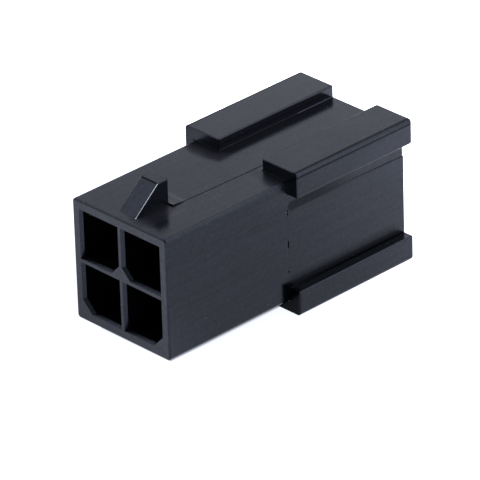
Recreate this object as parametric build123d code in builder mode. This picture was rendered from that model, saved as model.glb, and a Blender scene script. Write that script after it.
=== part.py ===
from build123d import *
import os

# Wire-to-wire plug housing for crimped pin contacts: two rows of two circuits, one moulding.
# Millimetres. X runs across the circuits, Y from the mating face to the wire side, Z up.
# The origin lies under the middle of the housing, on the surface that its lower rails stand on.

# Circuit grid
circuit_pitch = 3.0
circuit_rows = 2
circuit_columns = 2

# Square body
housing_length = 16.66
side_wall = 0.555
roof_wall = 0.59
cell_divider = 0.38
body_edge_radius = 0.20
mating_rim_radius = 0.10

# Keyed mating cells, open to the front
mating_depth = 8.0
upper_key_cut = 0.54
lower_key_cut = 0.64
lead_in_width = 0.10
lead_in_depth = 0.20

# Corner rails along the wire side
rail_length = 8.25
rail_side_reach = 0.65
rail_rise = 0.65
rail_width = 2.45
rail_height = 1.40
rail_corner_radius = 0.20
rail_edge_radius = 0.08
rail_front_radius = 0.05
rail_root_radius = 0.05
rear_edge_radius = 0.16

# Latch ramp on the roof
latch_width = 1.20
latch_setback = 0.62
latch_run = 1.565
latch_flat = 0.69
latch_rise = 1.345
latch_edge_radius = 0.06

# Low pad on the roof from the latch to the rear: a raised nose behind the latch, then a thin wider step
pad_nose_height = 0.085
pad_nose_length = 0.80
pad_height = 0.02
pad_front_width = 2.06
pad_rear_width = 2.34
pad_overlap = 0.12

# Panels on the sides between the rails, nearly flush at the parting line and higher to the rear
panel_front_height = 0.004
panel_rear_height = 0.05
panel_front_gap = 0.76
panel_rear_gap = 0.92
panel_inset = 0.06
panel_edge_radius = 0.04

# Parting line just ahead of the rails, with small nicks at some heights above the lower rails
parting_offset = 0.075
nick_width = 0.08
nick_depth = 0.06
nick_lengths = {4.44: 0.09, 4.25: 0.11, 2.54: 0.40, 0.97: 0.12}

# Wall between each mating cell and its terminal cavity
pin_wall = 1.20
pin_passage = 1.10
pin_funnel_depth = 0.40
tang_window_width = 0.90
tang_window_height = 0.20
tang_pocket_reach = 1.80

# Terminal cavities, open to the rear
barrel_bore = 2.10
wire_bore = 2.50
wire_bore_depth = 3.40
wire_step_depth = 0.25
wire_lead_in = 0.15

# Sizes that follow
cell_width = circuit_pitch - cell_divider
body_width = circuit_pitch * circuit_columns - cell_divider + 2 * side_wall
body_height = circuit_pitch * circuit_rows - cell_divider + 2 * roof_wall
rail_span = body_width + 2 * rail_side_reach
rail_stack = body_height + 2 * rail_rise
mid_z = rail_stack / 2
roof_z = mid_z + body_height / 2
front_y = -housing_length / 2
rear_y = housing_length / 2
rail_front_y = rear_y - rail_length
rail_inner_x = rail_span / 2 - rail_width
rail_inner_z = rail_stack / 2 - rail_height
latch_foot_y = front_y + latch_setback
latch_crest_y = latch_foot_y + latch_run
latch_rear_y = latch_crest_y + latch_flat
pad_front_y = latch_rear_y - pad_overlap
pad_step_y = pad_front_y + pad_nose_length
pad_rear_y = rear_y - rear_edge_radius
pad_flare = (pad_rear_width - pad_front_width) / (rail_front_y - pad_front_y)
pad_step_width = pad_front_width + pad_nose_length * pad_flare
parting_y = rail_front_y - parting_offset
panel_rear_y = rear_y - panel_inset
pin_wall_y = front_y + mating_depth
barrel_y = pin_wall_y + pin_wall
wire_bore_y = rear_y - wire_bore_depth
same_place = 0.001


def cross_section(y):
    """Plane across the housing at y, seen from the mating face: local x is X, local y is Z."""
    return Plane(origin=(0, y, mid_z), x_dir=(1, 0, 0), z_dir=(0, -1, 0))


def circuit_places():
    """Row, column and centre of each circuit in a cross-section."""
    for row in range(circuit_rows):
        for column in range(circuit_columns):
            x = (column - (circuit_columns - 1) / 2) * circuit_pitch
            z = (row - (circuit_rows - 1) / 2) * circuit_pitch
            yield row, column, (x, z)


def cell_outline(row, column):
    """Square outline of one mating cell with a lower corner cut off as its key.

    The cut corner faces the middle in the upper row, and the outside in the rows below it.
    """
    upper = row == circuit_rows - 1
    left = column < circuit_columns / 2
    cut_on_right = left if upper else not left
    key_cut = upper_key_cut if upper else lower_key_cut
    with BuildSketch() as outline:
        Rectangle(cell_width, cell_width)
        lower_corners = outline.vertices().group_by(Axis.Y)[0].sort_by(Axis.X)
        chamfer(lower_corners[-1] if cut_on_right else lower_corners[0], length=key_cut)
    return outline.sketch


def from_middle(edge):
    """Distances of an edge's centre from the middle of the housing, across and up or down."""
    middle = edge.center()
    return abs(middle.X), abs(middle.Z - mid_z)


def is_rail_edge(edge):
    """True for an edge along a rail where its top or underside meets its side, or its inner wall."""
    across, upright = from_middle(edge)
    on_top = max(abs(across - rail_inner_x), abs(upright - rail_stack / 2)) < same_place
    on_side = max(abs(across - rail_span / 2), abs(upright - rail_inner_z)) < same_place
    return on_top or on_side


def is_rail_root(edge):
    """True for an edge along a rail where it leaves the skin of the square body."""
    across, upright = from_middle(edge)
    on_roof = max(abs(across - rail_inner_x), abs(upright - body_height / 2)) < same_place
    on_side = max(abs(across - body_width / 2), abs(upright - rail_inner_z)) < same_place
    return on_roof or on_side


def stands_off_body(edge):
    """True for an edge that lies outside the skin of the square body."""
    across, upright = from_middle(edge)
    return across > body_width / 2 + same_place or upright > body_height / 2 + same_place


# Four corner rails, with the outermost edge of each rounded most
with BuildPart() as corner_rails:
    with BuildSketch(cross_section(rail_front_y)) as rail_section:
        with Locations((rail_span / 2, rail_stack / 2)):
            Rectangle(rail_width, rail_height, align=(Align.MAX, Align.MAX))
        outermost = rail_section.vertices().sort_by(lambda vertex: vertex.X + vertex.Y)[-1]
        fillet(outermost, radius=rail_corner_radius)
        mirror(about=Plane.YZ)
        mirror(about=Plane.XZ)
    extrude(amount=-rail_length)


# Panel of one side, sunk into the side wall
with BuildPart() as side_panel:
    for y, height, gap in (
        (parting_y, panel_front_height, panel_front_gap),
        (panel_rear_y, panel_rear_height, panel_rear_gap),
    ):
        with BuildSketch(cross_section(y)):
            with Locations((body_width / 2 + height, rail_inner_z - gap)):
                Rectangle(side_wall / 2 + height, 2 * rail_inner_z - gap, align=(Align.MAX, Align.MAX))
    loft()
    for axis in (Axis.Z, Axis.Y):
        outer_face = side_panel.faces().sort_by(Axis.X)[-1]
        fillet(outer_face.edges().sort_by(axis)[-1], radius=panel_edge_radius)


# Roof pad, half sunk into the roof wall, in three lofts: its nose, on to the rails, and between them
with BuildPart() as roof_pad:
    for near_y, near_width, near_height, far_y, far_width in (
        (pad_front_y, pad_front_width, pad_nose_height, pad_step_y, pad_step_width),
        (pad_step_y, pad_step_width, pad_height, rail_front_y, pad_rear_width),
        (rail_front_y, pad_rear_width, pad_height, pad_rear_y, pad_rear_width),
    ):
        with BuildSketch(cross_section(near_y)):
            with Locations((0, body_height / 2)):
                Rectangle(near_width, 2 * near_height)
        with BuildSketch(cross_section(far_y)):
            with Locations((0, body_height / 2)):
                Rectangle(far_width, 2 * pad_height)
        loft()


# Latch ramp, sunk into the roof wall
with BuildPart() as latch_ramp:
    with BuildSketch(Plane.YZ.offset(-latch_width / 2)):
        with BuildLine():
            Polyline(
                (latch_foot_y, roof_z),
                (latch_crest_y, roof_z + latch_rise),
                (latch_rear_y, roof_z + latch_rise),
                (latch_rear_y, roof_z - roof_wall / 2),
                (latch_foot_y, roof_z - roof_wall / 2),
                close=True,
            )
        make_face()
    extrude(amount=latch_width)
    ramp_edges = latch_ramp.edges().filter_by(lambda edge: edge.center().Z > roof_z + same_place)
    fillet(ramp_edges, radius=latch_edge_radius)


# Space of one terminal cavity, on the middle line of the housing
with BuildPart() as terminal_space:
    # Pin passage, funnel, barrel bore, step, wire bore and its lead-in, each a square at both ends
    for near_y, near_bore, far_y, far_bore in (
        (pin_wall_y, pin_passage, barrel_y, pin_passage),
        (barrel_y - pin_funnel_depth, pin_passage, barrel_y, barrel_bore - pin_funnel_depth),
        (barrel_y, barrel_bore, wire_bore_y, barrel_bore),
        (wire_bore_y, barrel_bore, wire_bore_y + wire_step_depth, wire_bore),
        (wire_bore_y + wire_step_depth, wire_bore, rear_y, wire_bore),
        (rear_y - wire_lead_in, wire_bore, rear_y, wire_bore + 2 * wire_lead_in),
    ):
        with BuildSketch(cross_section(near_y)):
            Rectangle(near_bore, near_bore)
        with BuildSketch(cross_section(far_y)):
            Rectangle(far_bore, far_bore)
        loft()
    # Windows in the pin wall that run on as pockets for the contact's two locking tangs
    with BuildSketch(cross_section(pin_wall_y)):
        with GridLocations(0, barrel_bore + tang_window_height, 1, 2):
            Rectangle(tang_window_width, tang_window_height)
    extrude(amount=-tang_pocket_reach)


with BuildPart() as plug_housing:
    # Square body with its long edges and the rim of its mating face rounded
    with BuildSketch(cross_section(front_y)):
        RectangleRounded(body_width, body_height, body_edge_radius)
    extrude(amount=-housing_length)
    fillet(plug_housing.faces().sort_by(Axis.Y)[0].edges(), radius=mating_rim_radius)

    # Rails, then the roundings of the rear outline, the rails' long edges, fronts and roots
    add(corner_rails.part)
    fillet(plug_housing.faces().sort_by(Axis.Y)[-1].edges(), radius=rear_edge_radius)
    fillet(plug_housing.edges().filter_by(Axis.Y).filter_by(is_rail_edge), radius=rail_edge_radius)
    at_rail_fronts = (rail_front_y - same_place, rail_front_y + same_place)
    rail_fronts = plug_housing.faces().filter_by_position(Axis.Y, *at_rail_fronts)
    fillet(rail_fronts.edges().filter_by(stands_off_body), radius=rail_front_radius)
    fillet(plug_housing.edges().filter_by(Axis.Y).filter_by(is_rail_root), radius=rail_root_radius)

    add(side_panel.part)
    add(side_panel.part.mirror(Plane.YZ))
    add(roof_pad.part)
    add(latch_ramp.part)

    # Mating cells, with a lead-in round each mouth
    with BuildSketch(cross_section(front_y)):
        for row, column, centre in circuit_places():
            with Locations(centre):
                add(cell_outline(row, column))
    extrude(amount=-mating_depth, mode=Mode.SUBTRACT)
    mating_face = plug_housing.faces().sort_by(Axis.Y)[0]
    cell_mouths = mating_face.inner_wires().edges()
    chamfer(cell_mouths, length=lead_in_width, length2=lead_in_depth, reference=mating_face)

    # Nicks on the parting line of both sides
    for height, length in nick_lengths.items():
        nick_z = rail_height + height
        with Locations((-body_width / 2, parting_y, nick_z), (body_width / 2, parting_y, nick_z)):
            Box(2 * nick_depth, nick_width, length, mode=Mode.SUBTRACT)

    # Terminal cavities behind the cells
    with Locations(*((x, 0, z) for row, column, (x, z) in circuit_places())):
        add(terminal_space.part, mode=Mode.SUBTRACT)

plug_housing.part.label = "plug_housing"
print(plug_housing.part.bounding_box(), len(plug_housing.solids()), plug_housing.part.is_valid)

os.makedirs("parts", exist_ok=True)
export_step(plug_housing.part, "parts/plug_housing.step")
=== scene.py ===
import bpy
import math
from mathutils import Matrix, Vector

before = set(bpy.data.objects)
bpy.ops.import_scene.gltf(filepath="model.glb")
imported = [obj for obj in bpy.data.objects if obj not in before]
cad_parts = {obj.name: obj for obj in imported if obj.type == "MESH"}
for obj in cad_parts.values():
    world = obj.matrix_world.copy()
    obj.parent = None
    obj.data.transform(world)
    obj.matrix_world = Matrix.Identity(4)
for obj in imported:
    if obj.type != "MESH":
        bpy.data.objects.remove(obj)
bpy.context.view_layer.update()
print("housing loaded")

mm = 0.001  # the scene is in metres


def addNode(tree, kind, **values):
    node = tree.nodes.new(kind)
    for name, value in values.items():
        setattr(node, name, value)
    return node


def newMaterial(name):
    material = bpy.data.materials.new(name)
    material.use_nodes = True
    return material, material.node_tree, material.node_tree.nodes["Principled BSDF"]


# Puts a link or a constant on each input of a maths node and returns the node
def mathNode(tree, kind, operation, *inputs):
    node = addNode(tree, kind, operation=operation)
    for socket, value in zip(node.inputs, inputs):
        if isinstance(value, bpy.types.NodeSocket):
            tree.links.new(value, socket)
        else:
            socket.default_value = value
    return node


# One step of arithmetic on plain numbers, giving its result's socket
def number(tree, operation, *inputs):
    return mathNode(tree, "ShaderNodeMath", operation, *inputs).outputs[0]


# The same on vectors, where the result is a vector or, named "Value", a plain number
def vector(tree, operation, *inputs, result="Vector"):
    return mathNode(tree, "ShaderNodeVectorMath", operation, *inputs).outputs[result]


# Turns a value between two limits into one between two others, held at the ends
def remap(tree, value, fromMin, fromMax, toMin, toMax, smooth=True):
    node = addNode(tree, "ShaderNodeMapRange", interpolation_type="SMOOTHSTEP" if smooth else "LINEAR")
    tree.links.new(value, node.inputs["Value"])
    limits = {"From Min": fromMin, "From Max": fromMax, "To Min": toMin, "To Max": toMax}
    for name, limit in limits.items():
        node.inputs[name].default_value = limit
    return node.outputs["Result"]


# A noise whose features are this many millimetres wide
def addNoise(tree, place, size, detail=2):
    noise = addNode(tree, "ShaderNodeTexNoise")
    noise.inputs["Scale"].default_value = 1 / (size * mm)
    noise.inputs["Detail"].default_value = detail
    tree.links.new(place, noise.inputs["Vector"])
    return noise.outputs["Fac"]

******

= Prompt =
Lines from the beginning of the data above through the line containing "mating_rim_radius = 0.10" are to be returned exactly, and no others.

= Result below =
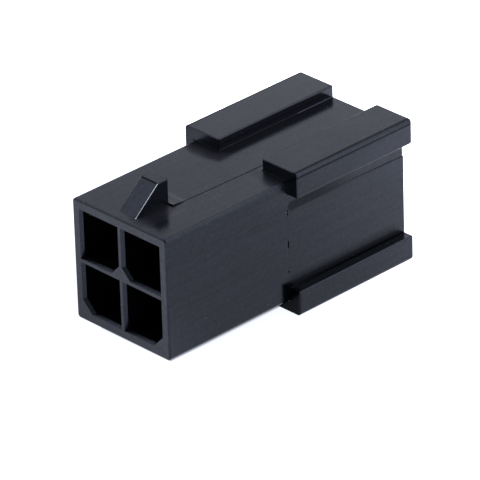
Recreate this object as parametric build123d code in builder mode. This picture was rendered from that model, saved as model.glb, and a Blender scene script. Write that script after it.
=== part.py ===
from build123d import *
import os

# Wire-to-wire plug housing for crimped pin contacts: two rows of two circuits, one moulding.
# Millimetres. X runs across the circuits, Y from the mating face to the wire side, Z up.
# The origin lies under the middle of the housing, on the surface that its lower rails stand on.

# Circuit grid
circuit_pitch = 3.0
circuit_rows = 2
circuit_columns = 2

# Square body
housing_length = 16.66
side_wall = 0.555
roof_wall = 0.59
cell_divider = 0.38
body_edge_radius = 0.20
mating_rim_radius = 0.10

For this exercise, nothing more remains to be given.